• WHAT YOU SHOULD DO
Repeat the material below exactly, line for line.

##### DATASET CONTENT #####

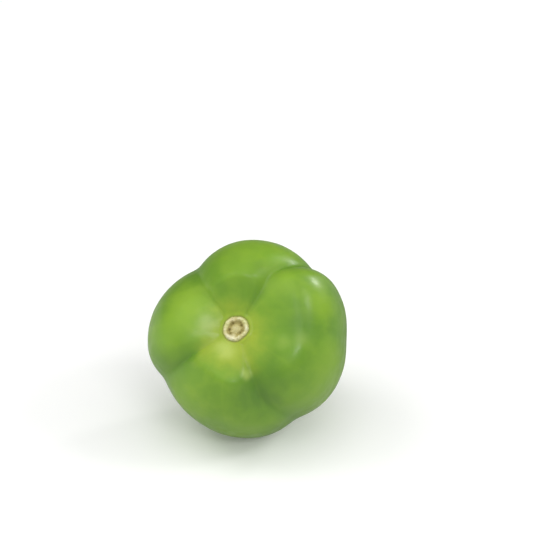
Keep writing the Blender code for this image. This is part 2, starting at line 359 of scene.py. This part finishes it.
def scarPoints(polar, bearing):
    look = scarShape
    edge = look["edge"]
    top = polar <= math.pi / 2.0
    distance = edge * np.where(top, polar, math.pi - polar) / (math.pi / 2.0)
    flat = cornerPoints(distance, bearing, np.zeros_like(distance))
    drift = wander(flat, *look["driftNoise"])
    for count, far, phase in look["drift"]:
        drift = drift + far * np.sin(count * bearing + phase)
    uneven = 1.0
    for count, share, first in look["lumps"]:
        uneven = uneven + share * np.cos(count * (bearing - math.radians(first)))
    start, whole, last = look["driftsBetween"]
    reliefAt = distance - drift * ease(distance, start, whole) * (1.0 - ease(distance, last, edge))
    gapAt, gapShare, gapWide = look["moatGap"]
    bridged = 1.0 - hump(turnedFrom(bearing, gapAt), 0.0, gapShare, gapWide)
    lift = hump(reliefAt, *look["ring"]) * uneven + hump(reliefAt, *look["moat"]) * bridged
    lift = lift + hump(distance, *look["core"])
    pitRadius, pitDepth = look["pit"]
    pits = np.zeros_like(distance)
    for pitBearing, pitDistance, share in look["pits"]:
        turn = math.radians(pitBearing)
        away = np.hypot(flat[:, 0] - pitDistance * math.cos(turn), flat[:, 1] - pitDistance * math.sin(turn))
        pits = np.maximum(pits, hump(away, 0.0, share, pitRadius))
    lift = lift - pitDepth * pits
    count, tall = look["fibres"]
    start, whole, last = look["fibresBetween"]
    fibre = np.sin(count * bearing + wander(flat, *look["fibreBend"])) * tall * ease(distance, start, whole)
    lift = lift + fibre * (1.0 - ease(distance, last, edge))
    for crumb in look["crumbs"]:
        lift = lift + wander(flat, *crumb)
    start, end, deep = look["fall"]
    lift = lift - deep * ease(distance + wander(flat, *look["fallNoise"]), start, end)
    start, share = look["underRises"]
    under = -look["thick"] * (1.0 - share * ease(distance, start, edge))
    relief = np.where(top, lift, under)
    rim = fromRim(distance, bearing)[1]
    places = cornerPoints(distance * rim, bearing, fruitForm["scarLevel"] + relief)
    return places, {"lift": relief, "pits": pits, "fromScar": distance}


# Dried point of the blossom end

blossomShape = {
    "around": 160,
    "rings": 90,
    "edge": 1.35,
    "tall": 0.42,
    "cup": (0.0, 0.45, 0.22),       # the dip at its middle: place, share, width
    "eye": (0.0, 1.0, 0.2),         # and the dark of it
    "thick": 0.7,
    "sink": 0.16,
    "petals": (5, 0.18, 0.6),       # rays of the dried flower base, how much they stand out, their turn
    "crumbs": ((0.45, 0.07, 11.0), (0.18, 0.03, 12.0)),
}


def blossomPoints(polar, bearing):
    look = blossomShape
    outside = polar >= math.pi / 2.0
    share = np.where(outside, math.pi - polar, polar) / (math.pi / 2.0)
    rays, stand, turn = look["petals"]
    distance = look["edge"] * share * (1.0 + stand * np.cos(rays * bearing + turn) * share)
    flat = cornerPoints(distance, bearing, np.zeros_like(distance))
    lift = look["tall"] * (1.0 - share**2) * (1.0 - hump(share, *look["cup"]))
    for crumb in look["crumbs"]:
        lift = lift + wander(flat, *crumb) * (1.0 - share**4)
    level = fruitPoints(np.array([math.pi]), np.array([0.0]))[1]
    relief = np.where(outside, lift - look["sink"], -look["thick"])
    places = cornerPoints(distance, bearing, level[0] - relief)
    return places, {"lift": relief, "pits": hump(share, *look["eye"])}


# Small helpers that keep the node trees short

nodeWidth = 190
nodeHeight = 170


def placeNode(tree, kind, column, row):
    made = tree.nodes.new(kind)
    made.location = (column * nodeWidth, -row * nodeHeight)
    return made


def addNode(tree, kind, column, row, **values):
    made = placeNode(tree, "ShaderNode" + kind, column, row)
    for name, value in values.items():
        setattr(made, name, value)
    return made


def feed(tree, socket, value):
    # wires an output in, or sets the socket's own value
    if isinstance(value, bpy.types.NodeSocket):
        tree.links.new(value, socket)
    else:
        socket.default_value = value


def calc(tree, column, row, operation, *values):
    made = addNode(tree, "Math", column, row, operation=operation)
    for socket, value in zip(made.inputs, values):
        feed(tree, socket, value)
    return made.outputs[0]


def spread(tree, column, row, value, low, high, outLow=0.0, outHigh=1.0):
    made = addNode(tree, "MapRange", column, row, interpolation_type="SMOOTHSTEP")
    for socket, given in zip(made.inputs, (value, low, high, outLow, outHigh)):
        feed(tree, socket, given)
    return made.outputs[0]


def blendColours(tree, column, row, share, first, second):
    made = addNode(tree, "Mix", column, row, data_type="RGBA", blend_type="MIX")
    feed(tree, made.inputs[0], share)
    feed(tree, made.inputs[6], first)
    feed(tree, made.inputs[7], second)
    return made.outputs[2]


def vectorCalc(tree, column, row, operation, *values):
    made = addNode(tree, "VectorMath", column, row, operation=operation)
    for socket, value in zip(made.inputs, values):
        feed(tree, socket, value)
    return made.outputs[1] if operation == "LENGTH" else made.outputs[0]


def useGroup(tree, column, row, group, **values):
    made = addNode(tree, "Group", column, row, node_tree=group)
    for name, value in values.items():
        feed(tree, made.inputs[name], value)
    return made.outputs[0]


def newGroup(name, inputs, output):
    group = bpy.data.node_groups.new(name, "ShaderNodeTree")
    for socketName, kind, value in inputs:
        made = group.interface.new_socket(name=socketName, in_out="INPUT", socket_type="NodeSocket" + kind)
        if kind == "Float":
            made.default_value = value
    group.interface.new_socket(name=output, in_out="OUTPUT", socket_type="NodeSocketFloat")
    return group, placeNode(group, "NodeGroupInput", -3, 0), placeNode(group, "NodeGroupOutput", 6, 0)


# Effects that more than one finish uses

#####

• TASK OUTPUT
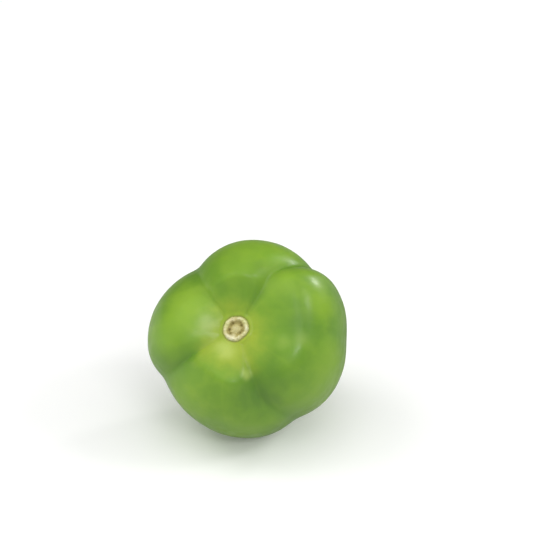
Keep writing the Blender code for this image. This is part 2, starting at line 359 of scene.py. This part finishes it.
def scarPoints(polar, bearing):
    look = scarShape
    edge = look["edge"]
    top = polar <= math.pi / 2.0
    distance = edge * np.where(top, polar, math.pi - polar) / (math.pi / 2.0)
    flat = cornerPoints(distance, bearing, np.zeros_like(distance))
    drift = wander(flat, *look["driftNoise"])
    for count, far, phase in look["drift"]:
        drift = drift + far * np.sin(count * bearing + phase)
    uneven = 1.0
    for count, share, first in look["lumps"]:
        uneven = uneven + share * np.cos(count * (bearing - math.radians(first)))
    start, whole, last = look["driftsBetween"]
    reliefAt = distance - drift * ease(distance, start, whole) * (1.0 - ease(distance, last, edge))
    gapAt, gapShare, gapWide = look["moatGap"]
    bridged = 1.0 - hump(turnedFrom(bearing, gapAt), 0.0, gapShare, gapWide)
    lift = hump(reliefAt, *look["ring"]) * uneven + hump(reliefAt, *look["moat"]) * bridged
    lift = lift + hump(distance, *look["core"])
    pitRadius, pitDepth = look["pit"]
    pits = np.zeros_like(distance)
    for pitBearing, pitDistance, share in look["pits"]:
        turn = math.radians(pitBearing)
        away = np.hypot(flat[:, 0] - pitDistance * math.cos(turn), flat[:, 1] - pitDistance * math.sin(turn))
        pits = np.maximum(pits, hump(away, 0.0, share, pitRadius))
    lift = lift - pitDepth * pits
    count, tall = look["fibres"]
    start, whole, last = look["fibresBetween"]
    fibre = np.sin(count * bearing + wander(flat, *look["fibreBend"])) * tall * ease(distance, start, whole)
    lift = lift + fibre * (1.0 - ease(distance, last, edge))
    for crumb in look["crumbs"]:
        lift = lift + wander(flat, *crumb)
    start, end, deep = look["fall"]
    lift = lift - deep * ease(distance + wander(flat, *look["fallNoise"]), start, end)
    start, share = look["underRises"]
    under = -look["thick"] * (1.0 - share * ease(distance, start, edge))
    relief = np.where(top, lift, under)
    rim = fromRim(distance, bearing)[1]
    places = cornerPoints(distance * rim, bearing, fruitForm["scarLevel"] + relief)
    return places, {"lift": relief, "pits": pits, "fromScar": distance}


# Dried point of the blossom end

blossomShape = {
    "around": 160,
    "rings": 90,
    "edge": 1.35,
    "tall": 0.42,
    "cup": (0.0, 0.45, 0.22),       # the dip at its middle: place, share, width
    "eye": (0.0, 1.0, 0.2),         # and the dark of it
    "thick": 0.7,
    "sink": 0.16,
    "petals": (5, 0.18, 0.6),       # rays of the dried flower base, how much they stand out, their turn
    "crumbs": ((0.45, 0.07, 11.0), (0.18, 0.03, 12.0)),
}


def blossomPoints(polar, bearing):
    look = blossomShape
    outside = polar >= math.pi / 2.0
    share = np.where(outside, math.pi - polar, polar) / (math.pi / 2.0)
    rays, stand, turn = look["petals"]
    distance = look["edge"] * share * (1.0 + stand * np.cos(rays * bearing + turn) * share)
    flat = cornerPoints(distance, bearing, np.zeros_like(distance))
    lift = look["tall"] * (1.0 - share**2) * (1.0 - hump(share, *look["cup"]))
    for crumb in look["crumbs"]:
        lift = lift + wander(flat, *crumb) * (1.0 - share**4)
    level = fruitPoints(np.array([math.pi]), np.array([0.0]))[1]
    relief = np.where(outside, lift - look["sink"], -look["thick"])
    places = cornerPoints(distance, bearing, level[0] - relief)
    return places, {"lift": relief, "pits": hump(share, *look["eye"])}


# Small helpers that keep the node trees short

nodeWidth = 190
nodeHeight = 170


def placeNode(tree, kind, column, row):
    made = tree.nodes.new(kind)
    made.location = (column * nodeWidth, -row * nodeHeight)
    return made


def addNode(tree, kind, column, row, **values):
    made = placeNode(tree, "ShaderNode" + kind, column, row)
    for name, value in values.items():
        setattr(made, name, value)
    return made


def feed(tree, socket, value):
    # wires an output in, or sets the socket's own value
    if isinstance(value, bpy.types.NodeSocket):
        tree.links.new(value, socket)
    else:
        socket.default_value = value


def calc(tree, column, row, operation, *values):
    made = addNode(tree, "Math", column, row, operation=operation)
    for socket, value in zip(made.inputs, values):
        feed(tree, socket, value)
    return made.outputs[0]


def spread(tree, column, row, value, low, high, outLow=0.0, outHigh=1.0):
    made = addNode(tree, "MapRange", column, row, interpolation_type="SMOOTHSTEP")
    for socket, given in zip(made.inputs, (value, low, high, outLow, outHigh)):
        feed(tree, socket, given)
    return made.outputs[0]


def blendColours(tree, column, row, share, first, second):
    made = addNode(tree, "Mix", column, row, data_type="RGBA", blend_type="MIX")
    feed(tree, made.inputs[0], share)
    feed(tree, made.inputs[6], first)
    feed(tree, made.inputs[7], second)
    return made.outputs[2]


def vectorCalc(tree, column, row, operation, *values):
    made = addNode(tree, "VectorMath", column, row, operation=operation)
    for socket, value in zip(made.inputs, values):
        feed(tree, socket, value)
    return made.outputs[1] if operation == "LENGTH" else made.outputs[0]


def useGroup(tree, column, row, group, **values):
    made = addNode(tree, "Group", column, row, node_tree=group)
    for name, value in values.items():
        feed(tree, made.inputs[name], value)
    return made.outputs[0]


def newGroup(name, inputs, output):
    group = bpy.data.node_groups.new(name, "ShaderNodeTree")
    for socketName, kind, value in inputs:
        made = group.interface.new_socket(name=socketName, in_out="INPUT", socket_type="NodeSocket" + kind)
        if kind == "Float":
            made.default_value = value
    group.interface.new_socket(name=output, in_out="OUTPUT", socket_type="NodeSocketFloat")
    return group, placeNode(group, "NodeGroupInput", -3, 0), placeNode(group, "NodeGroupOutput", 6, 0)


# Effects that more than one finish uses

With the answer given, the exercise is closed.